Set down, please, exactly the lines below that run from the line with "for number, x" to the line with "points = [vertex.co", both lines included.

---- DATA

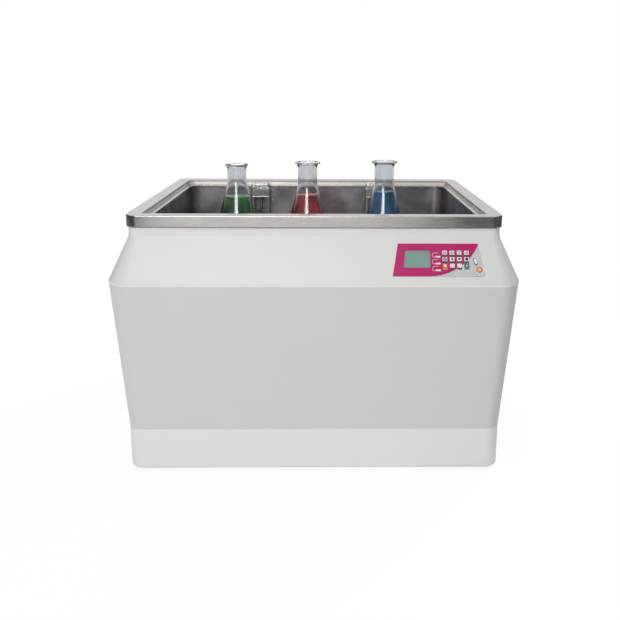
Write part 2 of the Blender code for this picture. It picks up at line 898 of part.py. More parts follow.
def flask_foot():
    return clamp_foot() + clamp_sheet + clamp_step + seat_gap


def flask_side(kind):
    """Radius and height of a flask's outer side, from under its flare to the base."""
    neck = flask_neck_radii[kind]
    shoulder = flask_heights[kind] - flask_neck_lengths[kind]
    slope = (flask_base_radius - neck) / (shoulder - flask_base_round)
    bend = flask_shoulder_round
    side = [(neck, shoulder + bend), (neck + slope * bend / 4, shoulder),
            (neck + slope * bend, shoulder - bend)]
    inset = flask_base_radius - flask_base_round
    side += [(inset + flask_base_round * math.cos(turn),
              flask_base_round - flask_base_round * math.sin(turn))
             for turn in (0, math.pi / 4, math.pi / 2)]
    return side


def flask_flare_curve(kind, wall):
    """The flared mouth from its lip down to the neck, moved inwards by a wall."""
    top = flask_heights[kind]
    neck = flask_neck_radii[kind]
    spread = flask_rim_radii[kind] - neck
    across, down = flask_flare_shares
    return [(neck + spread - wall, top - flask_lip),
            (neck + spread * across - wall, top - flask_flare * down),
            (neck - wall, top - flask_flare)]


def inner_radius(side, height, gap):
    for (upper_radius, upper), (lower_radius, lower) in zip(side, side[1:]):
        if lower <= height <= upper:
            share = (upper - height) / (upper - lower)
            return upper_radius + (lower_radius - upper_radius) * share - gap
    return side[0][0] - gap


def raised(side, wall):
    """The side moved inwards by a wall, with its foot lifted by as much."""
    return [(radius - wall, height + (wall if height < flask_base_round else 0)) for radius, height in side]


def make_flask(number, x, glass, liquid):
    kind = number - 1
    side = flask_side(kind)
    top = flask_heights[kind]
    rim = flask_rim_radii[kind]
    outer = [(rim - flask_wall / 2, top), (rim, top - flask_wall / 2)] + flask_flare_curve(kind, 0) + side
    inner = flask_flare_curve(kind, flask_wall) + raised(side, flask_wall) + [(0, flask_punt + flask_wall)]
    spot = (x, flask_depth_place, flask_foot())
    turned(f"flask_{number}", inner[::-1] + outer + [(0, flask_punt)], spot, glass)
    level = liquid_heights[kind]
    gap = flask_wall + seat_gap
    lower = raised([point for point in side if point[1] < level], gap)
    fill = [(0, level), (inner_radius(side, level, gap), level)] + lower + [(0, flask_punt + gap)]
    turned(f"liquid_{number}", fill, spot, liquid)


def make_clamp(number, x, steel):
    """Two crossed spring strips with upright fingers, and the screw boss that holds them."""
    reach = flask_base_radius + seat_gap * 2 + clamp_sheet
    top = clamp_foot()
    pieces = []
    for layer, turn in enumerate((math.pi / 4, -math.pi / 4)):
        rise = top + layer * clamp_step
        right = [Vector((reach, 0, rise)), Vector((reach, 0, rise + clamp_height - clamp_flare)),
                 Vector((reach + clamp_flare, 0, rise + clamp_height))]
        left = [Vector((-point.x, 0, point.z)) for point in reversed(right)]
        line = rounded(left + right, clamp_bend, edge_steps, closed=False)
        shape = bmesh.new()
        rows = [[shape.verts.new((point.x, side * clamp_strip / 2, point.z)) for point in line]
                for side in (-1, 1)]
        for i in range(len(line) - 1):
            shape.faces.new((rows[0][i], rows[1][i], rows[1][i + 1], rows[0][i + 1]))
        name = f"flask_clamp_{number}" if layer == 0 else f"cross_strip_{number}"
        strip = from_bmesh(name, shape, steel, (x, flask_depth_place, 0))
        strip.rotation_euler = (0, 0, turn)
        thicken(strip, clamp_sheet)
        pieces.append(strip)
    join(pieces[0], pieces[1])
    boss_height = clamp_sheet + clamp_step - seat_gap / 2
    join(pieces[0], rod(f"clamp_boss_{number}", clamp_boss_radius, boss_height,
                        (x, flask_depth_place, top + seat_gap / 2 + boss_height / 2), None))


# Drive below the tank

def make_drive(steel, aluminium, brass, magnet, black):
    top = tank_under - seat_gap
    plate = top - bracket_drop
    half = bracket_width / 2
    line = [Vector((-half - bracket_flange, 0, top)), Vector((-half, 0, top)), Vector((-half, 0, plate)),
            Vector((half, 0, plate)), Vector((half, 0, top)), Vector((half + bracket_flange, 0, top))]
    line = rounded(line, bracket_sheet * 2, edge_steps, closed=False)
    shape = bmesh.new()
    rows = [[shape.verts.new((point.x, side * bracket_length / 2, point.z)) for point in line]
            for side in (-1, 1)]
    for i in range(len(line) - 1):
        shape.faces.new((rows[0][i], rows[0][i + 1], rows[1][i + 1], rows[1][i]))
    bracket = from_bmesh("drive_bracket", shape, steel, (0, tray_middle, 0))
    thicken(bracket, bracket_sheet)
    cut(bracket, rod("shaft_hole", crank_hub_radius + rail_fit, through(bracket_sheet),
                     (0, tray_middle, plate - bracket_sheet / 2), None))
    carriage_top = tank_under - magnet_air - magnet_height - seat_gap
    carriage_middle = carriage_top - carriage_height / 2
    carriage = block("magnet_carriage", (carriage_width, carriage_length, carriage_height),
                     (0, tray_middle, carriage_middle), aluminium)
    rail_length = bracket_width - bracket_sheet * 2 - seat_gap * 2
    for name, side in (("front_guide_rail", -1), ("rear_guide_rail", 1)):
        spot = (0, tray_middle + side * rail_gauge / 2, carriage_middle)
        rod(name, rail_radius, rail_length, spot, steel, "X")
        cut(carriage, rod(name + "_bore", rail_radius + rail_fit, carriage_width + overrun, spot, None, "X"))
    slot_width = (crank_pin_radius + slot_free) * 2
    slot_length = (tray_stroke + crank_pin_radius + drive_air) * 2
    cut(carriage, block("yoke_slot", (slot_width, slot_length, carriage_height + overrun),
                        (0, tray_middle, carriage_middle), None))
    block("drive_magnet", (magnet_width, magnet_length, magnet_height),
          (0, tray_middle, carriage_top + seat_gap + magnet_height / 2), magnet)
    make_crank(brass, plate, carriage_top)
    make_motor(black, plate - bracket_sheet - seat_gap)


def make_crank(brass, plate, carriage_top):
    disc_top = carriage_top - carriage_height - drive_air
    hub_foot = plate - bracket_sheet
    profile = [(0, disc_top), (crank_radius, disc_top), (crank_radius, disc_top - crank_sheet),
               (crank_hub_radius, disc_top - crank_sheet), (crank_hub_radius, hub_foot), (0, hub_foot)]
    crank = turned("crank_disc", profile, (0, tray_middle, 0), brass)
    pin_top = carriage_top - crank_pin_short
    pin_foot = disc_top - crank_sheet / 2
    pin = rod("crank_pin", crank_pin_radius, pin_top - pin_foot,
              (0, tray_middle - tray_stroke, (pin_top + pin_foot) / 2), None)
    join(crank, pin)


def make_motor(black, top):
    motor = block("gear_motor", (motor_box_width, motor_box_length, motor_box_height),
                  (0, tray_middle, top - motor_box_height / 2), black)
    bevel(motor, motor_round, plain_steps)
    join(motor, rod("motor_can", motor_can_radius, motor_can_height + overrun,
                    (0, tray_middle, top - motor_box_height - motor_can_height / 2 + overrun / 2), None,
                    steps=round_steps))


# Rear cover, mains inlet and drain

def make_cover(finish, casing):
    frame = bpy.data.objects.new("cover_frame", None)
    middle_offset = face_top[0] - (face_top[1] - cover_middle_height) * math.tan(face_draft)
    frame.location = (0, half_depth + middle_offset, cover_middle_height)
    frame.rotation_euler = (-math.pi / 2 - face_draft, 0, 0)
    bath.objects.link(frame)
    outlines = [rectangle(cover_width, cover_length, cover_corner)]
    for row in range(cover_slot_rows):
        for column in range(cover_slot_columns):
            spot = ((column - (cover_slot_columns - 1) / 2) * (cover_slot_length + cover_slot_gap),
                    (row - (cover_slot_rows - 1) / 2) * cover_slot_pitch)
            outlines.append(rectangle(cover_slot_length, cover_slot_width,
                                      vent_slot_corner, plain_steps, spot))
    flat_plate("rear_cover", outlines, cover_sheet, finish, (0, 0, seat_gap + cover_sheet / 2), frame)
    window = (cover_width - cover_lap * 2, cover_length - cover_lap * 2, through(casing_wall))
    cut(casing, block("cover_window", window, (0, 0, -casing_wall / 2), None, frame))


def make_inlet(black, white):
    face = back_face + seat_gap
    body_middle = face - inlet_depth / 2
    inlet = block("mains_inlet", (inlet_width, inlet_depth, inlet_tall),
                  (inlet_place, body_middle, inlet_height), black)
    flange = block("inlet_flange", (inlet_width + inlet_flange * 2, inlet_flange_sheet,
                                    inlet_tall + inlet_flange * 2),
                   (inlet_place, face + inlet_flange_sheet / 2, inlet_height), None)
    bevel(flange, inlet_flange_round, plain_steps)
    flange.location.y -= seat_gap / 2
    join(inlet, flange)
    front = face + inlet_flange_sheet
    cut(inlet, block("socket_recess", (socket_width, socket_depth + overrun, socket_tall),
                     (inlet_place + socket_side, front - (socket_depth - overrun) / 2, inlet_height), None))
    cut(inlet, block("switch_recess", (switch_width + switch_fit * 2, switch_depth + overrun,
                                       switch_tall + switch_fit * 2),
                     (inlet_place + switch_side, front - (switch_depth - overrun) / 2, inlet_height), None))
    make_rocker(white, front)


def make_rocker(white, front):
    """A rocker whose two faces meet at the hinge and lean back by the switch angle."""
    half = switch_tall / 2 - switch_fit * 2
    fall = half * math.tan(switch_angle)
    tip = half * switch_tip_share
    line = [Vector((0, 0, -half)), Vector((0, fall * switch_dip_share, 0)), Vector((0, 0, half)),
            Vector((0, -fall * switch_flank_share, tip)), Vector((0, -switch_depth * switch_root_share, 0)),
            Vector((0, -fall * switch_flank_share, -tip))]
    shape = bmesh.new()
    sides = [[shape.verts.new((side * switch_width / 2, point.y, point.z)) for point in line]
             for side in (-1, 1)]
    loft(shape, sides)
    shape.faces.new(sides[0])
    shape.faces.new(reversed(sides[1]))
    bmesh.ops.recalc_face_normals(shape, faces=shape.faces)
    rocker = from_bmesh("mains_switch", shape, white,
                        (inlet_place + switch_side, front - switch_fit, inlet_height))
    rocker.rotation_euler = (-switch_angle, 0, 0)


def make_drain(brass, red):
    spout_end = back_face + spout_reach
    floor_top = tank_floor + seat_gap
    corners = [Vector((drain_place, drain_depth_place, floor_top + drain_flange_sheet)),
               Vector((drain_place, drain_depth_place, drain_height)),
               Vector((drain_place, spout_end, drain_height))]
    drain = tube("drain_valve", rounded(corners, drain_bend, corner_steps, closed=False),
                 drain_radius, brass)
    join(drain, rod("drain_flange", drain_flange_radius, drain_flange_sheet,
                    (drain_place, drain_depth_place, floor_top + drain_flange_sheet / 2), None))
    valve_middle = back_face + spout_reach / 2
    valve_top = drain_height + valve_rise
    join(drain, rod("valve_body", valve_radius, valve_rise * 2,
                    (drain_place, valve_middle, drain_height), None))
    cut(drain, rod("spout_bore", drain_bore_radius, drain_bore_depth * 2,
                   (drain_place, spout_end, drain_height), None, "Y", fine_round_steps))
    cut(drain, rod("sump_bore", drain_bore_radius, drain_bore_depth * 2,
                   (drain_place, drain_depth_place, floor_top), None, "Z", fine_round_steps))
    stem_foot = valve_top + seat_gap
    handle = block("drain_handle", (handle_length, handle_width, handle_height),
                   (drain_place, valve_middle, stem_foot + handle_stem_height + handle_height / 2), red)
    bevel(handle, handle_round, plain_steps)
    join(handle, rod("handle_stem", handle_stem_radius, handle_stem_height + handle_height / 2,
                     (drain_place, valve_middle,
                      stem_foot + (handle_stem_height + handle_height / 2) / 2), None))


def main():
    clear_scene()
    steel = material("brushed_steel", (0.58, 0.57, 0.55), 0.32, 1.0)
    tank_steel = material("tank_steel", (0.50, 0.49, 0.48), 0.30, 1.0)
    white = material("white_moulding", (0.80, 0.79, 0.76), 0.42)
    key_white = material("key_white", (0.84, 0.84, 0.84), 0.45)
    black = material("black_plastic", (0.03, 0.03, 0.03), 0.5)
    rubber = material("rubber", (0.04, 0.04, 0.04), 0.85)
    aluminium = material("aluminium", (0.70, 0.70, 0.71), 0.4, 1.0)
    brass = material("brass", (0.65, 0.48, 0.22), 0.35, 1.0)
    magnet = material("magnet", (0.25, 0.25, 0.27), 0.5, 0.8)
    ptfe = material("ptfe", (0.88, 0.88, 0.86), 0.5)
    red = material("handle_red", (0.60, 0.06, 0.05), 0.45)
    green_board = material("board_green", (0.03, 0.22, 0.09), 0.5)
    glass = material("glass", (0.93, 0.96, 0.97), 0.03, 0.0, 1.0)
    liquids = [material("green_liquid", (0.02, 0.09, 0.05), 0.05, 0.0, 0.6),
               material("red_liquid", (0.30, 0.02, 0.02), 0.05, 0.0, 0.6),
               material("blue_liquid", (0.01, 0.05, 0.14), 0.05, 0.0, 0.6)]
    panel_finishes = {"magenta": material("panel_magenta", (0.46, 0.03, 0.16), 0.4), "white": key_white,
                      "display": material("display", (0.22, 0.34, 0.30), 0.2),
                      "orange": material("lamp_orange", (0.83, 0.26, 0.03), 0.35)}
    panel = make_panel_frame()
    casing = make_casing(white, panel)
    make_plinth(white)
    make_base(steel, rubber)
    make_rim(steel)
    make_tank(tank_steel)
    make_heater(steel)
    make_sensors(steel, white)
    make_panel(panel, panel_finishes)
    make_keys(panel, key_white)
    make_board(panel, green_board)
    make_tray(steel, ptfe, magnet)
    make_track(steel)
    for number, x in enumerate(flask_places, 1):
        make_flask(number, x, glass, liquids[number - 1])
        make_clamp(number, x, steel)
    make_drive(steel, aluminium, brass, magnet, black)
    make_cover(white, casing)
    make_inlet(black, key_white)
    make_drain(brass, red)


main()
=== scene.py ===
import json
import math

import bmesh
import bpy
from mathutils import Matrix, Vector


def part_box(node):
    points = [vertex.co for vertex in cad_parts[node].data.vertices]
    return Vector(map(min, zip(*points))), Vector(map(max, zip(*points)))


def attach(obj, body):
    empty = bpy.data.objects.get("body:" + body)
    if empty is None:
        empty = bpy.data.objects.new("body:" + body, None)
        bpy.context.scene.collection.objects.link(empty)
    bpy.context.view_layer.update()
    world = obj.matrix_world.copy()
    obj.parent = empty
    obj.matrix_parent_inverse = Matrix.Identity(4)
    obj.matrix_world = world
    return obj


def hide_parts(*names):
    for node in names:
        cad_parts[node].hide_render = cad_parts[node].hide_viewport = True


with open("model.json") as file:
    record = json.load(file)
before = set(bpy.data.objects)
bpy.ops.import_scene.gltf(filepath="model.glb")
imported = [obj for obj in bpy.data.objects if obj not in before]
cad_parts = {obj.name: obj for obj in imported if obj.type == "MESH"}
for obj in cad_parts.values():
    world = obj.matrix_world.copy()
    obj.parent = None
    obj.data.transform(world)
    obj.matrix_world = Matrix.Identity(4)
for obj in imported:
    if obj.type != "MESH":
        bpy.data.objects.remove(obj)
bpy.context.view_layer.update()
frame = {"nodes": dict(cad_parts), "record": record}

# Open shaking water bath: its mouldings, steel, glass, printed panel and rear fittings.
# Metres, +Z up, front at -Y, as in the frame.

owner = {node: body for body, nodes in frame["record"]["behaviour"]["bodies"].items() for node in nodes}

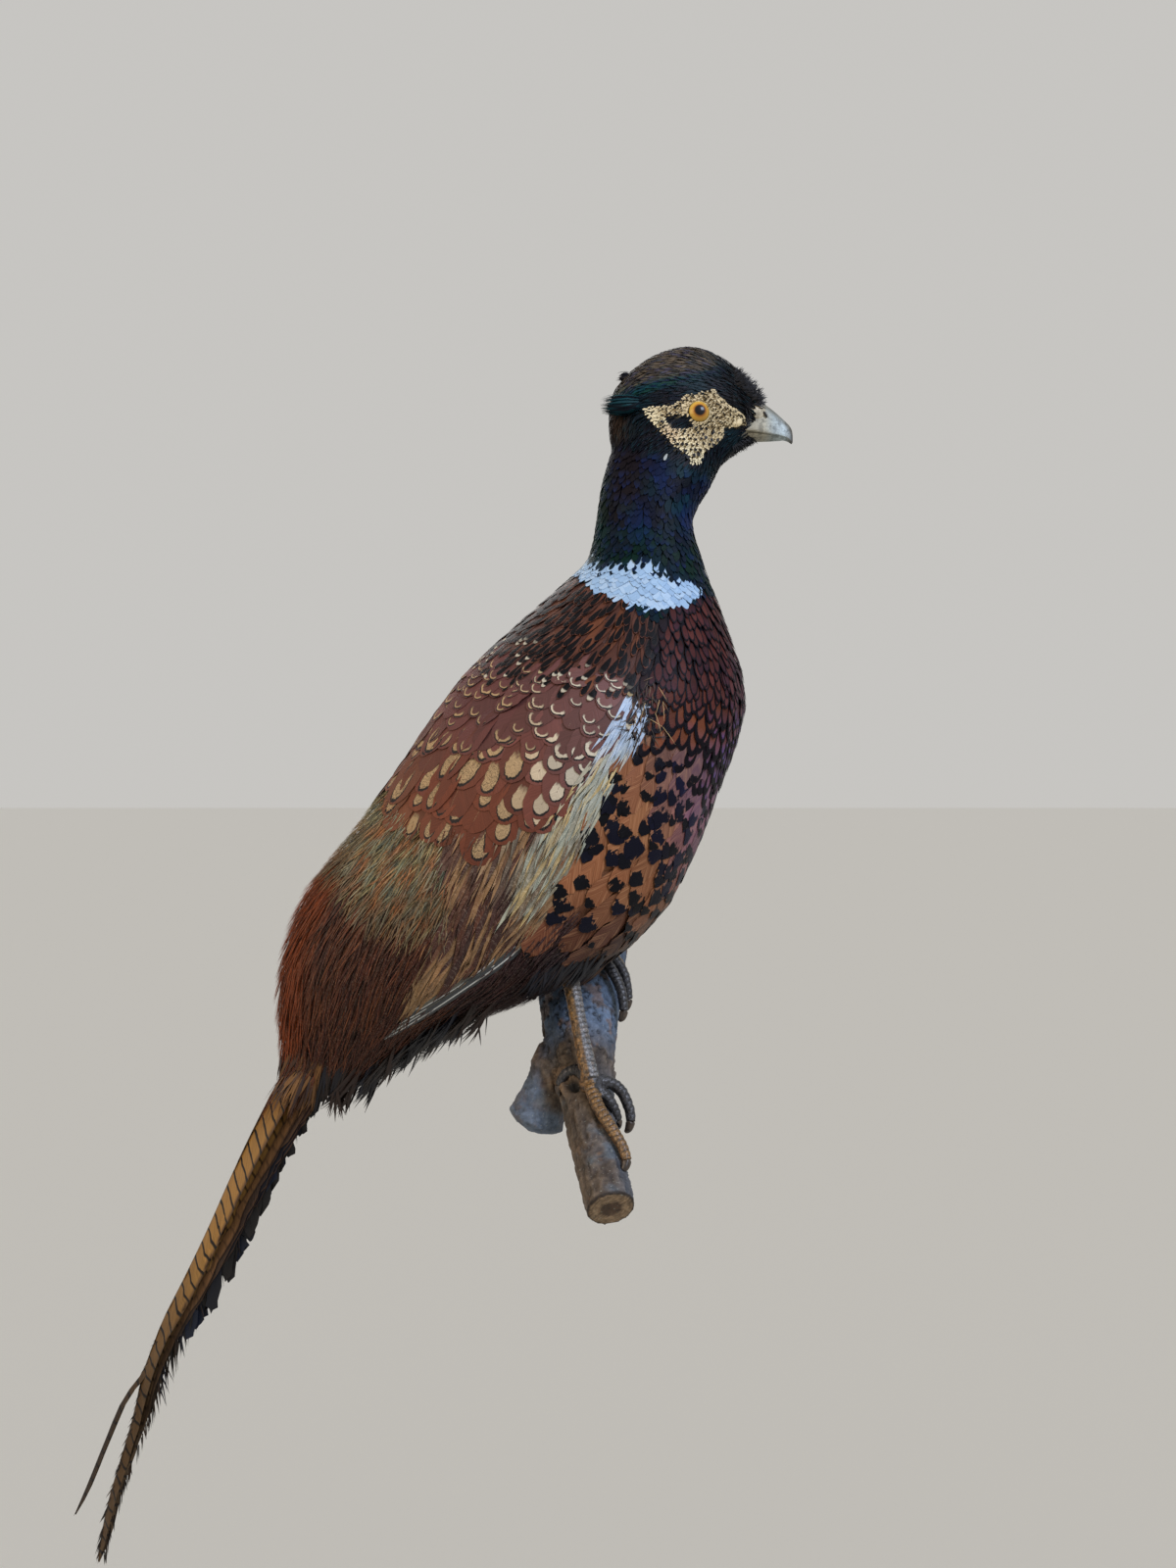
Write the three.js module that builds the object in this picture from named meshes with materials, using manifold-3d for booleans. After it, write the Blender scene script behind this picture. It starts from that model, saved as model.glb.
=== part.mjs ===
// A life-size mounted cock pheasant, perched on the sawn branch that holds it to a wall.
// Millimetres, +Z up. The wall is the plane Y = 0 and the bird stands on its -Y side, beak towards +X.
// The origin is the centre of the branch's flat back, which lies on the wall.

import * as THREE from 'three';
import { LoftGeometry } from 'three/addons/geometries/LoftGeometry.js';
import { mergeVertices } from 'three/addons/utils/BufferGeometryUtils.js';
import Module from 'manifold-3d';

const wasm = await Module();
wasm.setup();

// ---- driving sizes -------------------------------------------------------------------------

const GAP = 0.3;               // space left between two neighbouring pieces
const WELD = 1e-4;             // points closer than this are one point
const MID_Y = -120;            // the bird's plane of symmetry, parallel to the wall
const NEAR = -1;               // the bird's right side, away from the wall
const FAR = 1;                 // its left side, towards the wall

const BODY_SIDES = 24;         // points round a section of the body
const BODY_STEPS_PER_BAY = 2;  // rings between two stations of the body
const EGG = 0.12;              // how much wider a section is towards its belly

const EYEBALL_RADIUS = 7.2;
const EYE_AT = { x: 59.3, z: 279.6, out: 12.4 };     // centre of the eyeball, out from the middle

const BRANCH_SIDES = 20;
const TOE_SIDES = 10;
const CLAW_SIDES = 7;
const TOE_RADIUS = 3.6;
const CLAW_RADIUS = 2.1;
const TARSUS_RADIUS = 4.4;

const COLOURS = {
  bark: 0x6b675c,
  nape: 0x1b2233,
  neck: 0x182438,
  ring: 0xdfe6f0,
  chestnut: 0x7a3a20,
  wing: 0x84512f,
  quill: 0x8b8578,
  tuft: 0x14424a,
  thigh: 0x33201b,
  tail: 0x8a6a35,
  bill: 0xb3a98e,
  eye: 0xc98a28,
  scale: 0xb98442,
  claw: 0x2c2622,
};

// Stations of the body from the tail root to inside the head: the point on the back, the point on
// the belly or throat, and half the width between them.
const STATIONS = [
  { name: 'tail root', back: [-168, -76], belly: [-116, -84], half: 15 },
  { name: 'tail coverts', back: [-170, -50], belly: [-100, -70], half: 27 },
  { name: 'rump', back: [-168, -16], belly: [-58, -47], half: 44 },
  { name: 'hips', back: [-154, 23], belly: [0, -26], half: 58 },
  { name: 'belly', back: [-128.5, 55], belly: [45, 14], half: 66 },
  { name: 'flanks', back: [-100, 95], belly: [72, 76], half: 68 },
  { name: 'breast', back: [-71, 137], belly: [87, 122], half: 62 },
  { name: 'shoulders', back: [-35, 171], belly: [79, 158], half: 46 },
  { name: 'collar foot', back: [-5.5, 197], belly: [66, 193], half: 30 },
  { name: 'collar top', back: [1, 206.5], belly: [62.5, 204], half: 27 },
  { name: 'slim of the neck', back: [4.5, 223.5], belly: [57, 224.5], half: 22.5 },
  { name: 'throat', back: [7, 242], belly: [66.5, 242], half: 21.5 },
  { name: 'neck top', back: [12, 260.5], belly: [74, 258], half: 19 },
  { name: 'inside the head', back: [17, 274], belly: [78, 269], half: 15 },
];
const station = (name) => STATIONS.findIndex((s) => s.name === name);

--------

ANSWER FOR THIS EXERCISE ▸
    for number, x in enumerate(flask_places, 1):
        make_flask(number, x, glass, liquids[number - 1])
        make_clamp(number, x, steel)
    make_drive(steel, aluminium, brass, magnet, black)
    make_cover(white, casing)
    make_inlet(black, key_white)
    make_drain(brass, red)


main()
=== scene.py ===
import json
import math

import bmesh
import bpy
from mathutils import Matrix, Vector


def part_box(node):
    points = [vertex.co for vertex in cad_parts[node].data.vertices]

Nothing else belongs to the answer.